PROBLEM DETAILS →
Give the listing below again in full, exactly as written.

DATASET EXCERPT →

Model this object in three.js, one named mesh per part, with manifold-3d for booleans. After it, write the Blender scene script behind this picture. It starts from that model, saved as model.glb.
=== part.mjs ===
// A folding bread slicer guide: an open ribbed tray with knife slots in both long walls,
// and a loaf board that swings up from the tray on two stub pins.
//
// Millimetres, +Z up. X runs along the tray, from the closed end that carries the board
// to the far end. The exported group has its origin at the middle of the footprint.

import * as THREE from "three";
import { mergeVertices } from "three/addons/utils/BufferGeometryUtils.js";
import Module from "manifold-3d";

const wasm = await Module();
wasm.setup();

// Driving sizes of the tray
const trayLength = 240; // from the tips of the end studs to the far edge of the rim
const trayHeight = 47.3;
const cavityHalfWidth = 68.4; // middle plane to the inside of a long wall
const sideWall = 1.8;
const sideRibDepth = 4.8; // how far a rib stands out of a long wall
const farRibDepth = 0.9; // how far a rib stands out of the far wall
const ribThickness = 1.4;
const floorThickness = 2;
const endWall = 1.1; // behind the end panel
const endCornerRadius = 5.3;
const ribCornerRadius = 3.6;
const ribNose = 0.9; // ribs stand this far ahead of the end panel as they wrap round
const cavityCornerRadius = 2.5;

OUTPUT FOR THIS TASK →
Model this object in three.js, one named mesh per part, with manifold-3d for booleans. After it, write the Blender scene script behind this picture. It starts from that model, saved as model.glb.
=== part.mjs ===
// A folding bread slicer guide: an open ribbed tray with knife slots in both long walls,
// and a loaf board that swings up from the tray on two stub pins.
//
// Millimetres, +Z up. X runs along the tray, from the closed end that carries the board
// to the far end. The exported group has its origin at the middle of the footprint.

import * as THREE from "three";
import { mergeVertices } from "three/addons/utils/BufferGeometryUtils.js";
import Module from "manifold-3d";

const wasm = await Module();
wasm.setup();

// Driving sizes of the tray
const trayLength = 240; // from the tips of the end studs to the far edge of the rim
const trayHeight = 47.3;
const cavityHalfWidth = 68.4; // middle plane to the inside of a long wall
const sideWall = 1.8;
const sideRibDepth = 4.8; // how far a rib stands out of a long wall
const farRibDepth = 0.9; // how far a rib stands out of the far wall
const ribThickness = 1.4;
const floorThickness = 2;
const endWall = 1.1; // behind the end panel
const endCornerRadius = 5.3;
const ribCornerRadius = 3.6;
const ribNose = 0.9; // ribs stand this far ahead of the end panel as they wrap round
const cavityCornerRadius = 2.5;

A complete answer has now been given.